Машка была шириной с диван. Как-то одна из моих студенток, напросившись со мной «покататься», проехалась на этой красавице. Недолго, минут пятнадцать. Потом довольно бодро спрыгнула и пошла к нам через двор. Нелёгкой походкой матросской...
— Юлька, отпусти кобылу! — закричал ей кто-то из наблюдателей.
Для езды на тяжике нужна хорошая растяжка. Но детям всё по силам, они даже умудрялись стоять в седле на коленках. Тяжики преимущественно ходят шагом, так что не страшно. Единственная нехорошая их черта — это внезапно возникающее желание упасть на спину и покататься-поваляться, независимо от наличия седока. Ну, тут уж надо или хорошую реакцию иметь и быстро соскакивать, или чтобы рядом был кто-то, способный помочь. Поэтому Машку с детьми мы всегда водили на корде.
Вскоре наша конюшня пополнилась ещё одним жильцом. Откуда его раздобыло руководство академии, так и осталось загадкой. Может, кто-то таким образом отдал долг.
Жеребец лет семи, явно хороших кровей: вороной, высокий, с тяжёлыми копытами. Наверное, в роду у него были першероны или даже шайры. Это был поистине богатырский конь! В стойло он помещался только наполовину.
Мой младшенький, побежав «поздороваться с новым коником», вдруг закричал:
— Ой, смотрите, какая у него труба!
Да, «труба» была неописуемая...
Мы назвали его Каспий.
Девчонки — конюхи были ростом невысоки, до холки новичка доставали с трудом, так что уход за Каспием предоставили мне. Конь оказался ласковым, только очень уж он был огромный. Первое время его даже в поводу выгуливать было страшновато, но он норов не показывал, вёл себя дружелюбно — и страх ушёл.

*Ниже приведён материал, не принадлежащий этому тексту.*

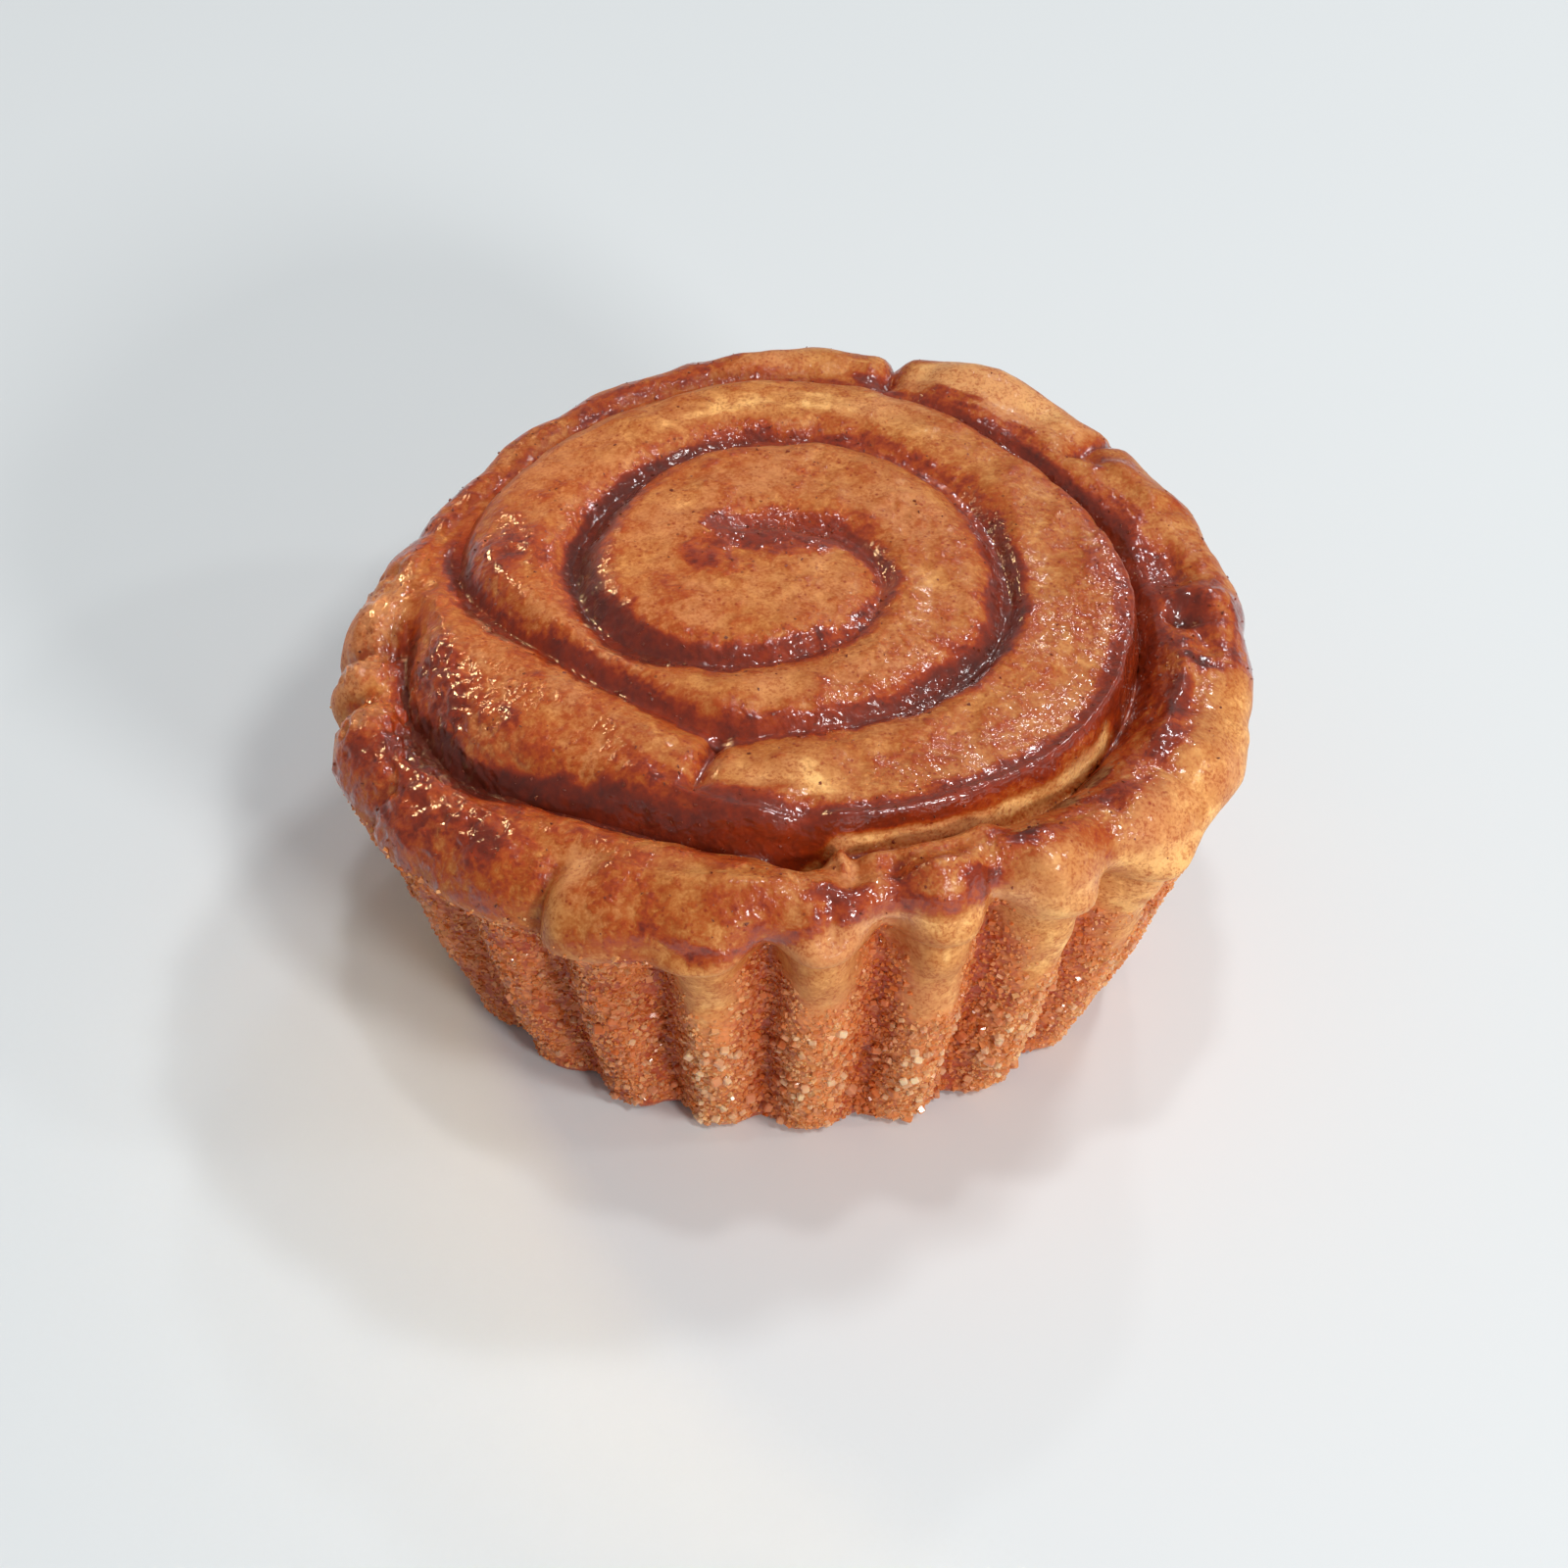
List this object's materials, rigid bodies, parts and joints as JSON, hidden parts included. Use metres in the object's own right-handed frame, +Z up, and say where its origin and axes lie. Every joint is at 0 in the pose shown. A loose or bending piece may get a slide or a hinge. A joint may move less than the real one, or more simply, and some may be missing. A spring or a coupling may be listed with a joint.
{
  "type": "cinnamon bun",
  "caption": "Round coiled cinnamon bun with a spiral of dark filling on a glazed domed top, an uneven rim and fluted sides that taper to a flat base.",
  "frame": {"origin": "centre of the flat base", "axes": "+Z up through the middle of the coil, -Y towards the side that the picture shows, +X to its right"},
  "size_m": [0.106, 0.1025, 0.05],
  "materials": {
    "baked_dough": "satin, glazed on top and sugared on the side",
    "cinnamon": "glossy"
  },
  "bodies": {
    "root": {"dough": "baked_dough", "cinnamon_filling": "cinnamon"}
  },
  "joints": []
}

Мне хотелось проверить выучку Каспия, а ему — почему-то так казалось — показать, на что он способен.
Ни одно из имевшихся сёдел этому красавцу не подошло. Единственное соответствующего размера, которым мы седлали тяжиков, оказалось слишком широким, а подогнать его не получалось — очень уж оно топорно было сделано, да и изношено сверх меры.
Седло я выторговала у сторожа городского издыхающего конного клуба за две бутылки «Пшеничной». Сумасшедшие деньги по тем временам!
Первая моя поездка верхом на Каспии была на корде под руководством Ангелины. Девушка нервничала, конь временами останавливался, пытаясь понять, что от него хотят — словом, получилось нечто наподобие прогулки заключённых в тюремном дворе.
И я решилась.
Все были чем-то заняты, двор пуст. Я дала Каспию морковку, оседлала, вывела из стойла: не подведи, а?
Шагом Каспий шёл отлично, на медленную рысь перешёл мягко, с неё опять на шаг — тоже послушно. Чуть погодя я уже ездила на нём по двору, сменяя аллюры.
А в полях зацвели адонисы. Мы с Каспием всё поглядывали туда, на ярко-жёлтые просторы.
Он же слушается, я уверенно держусь в седле, мы проедемся, наберём цветов — и назад...
Каспий шёл тяжёлой рысью по вспаханному участку, разбивая копытами крупные комья чёрно-коричневой земли.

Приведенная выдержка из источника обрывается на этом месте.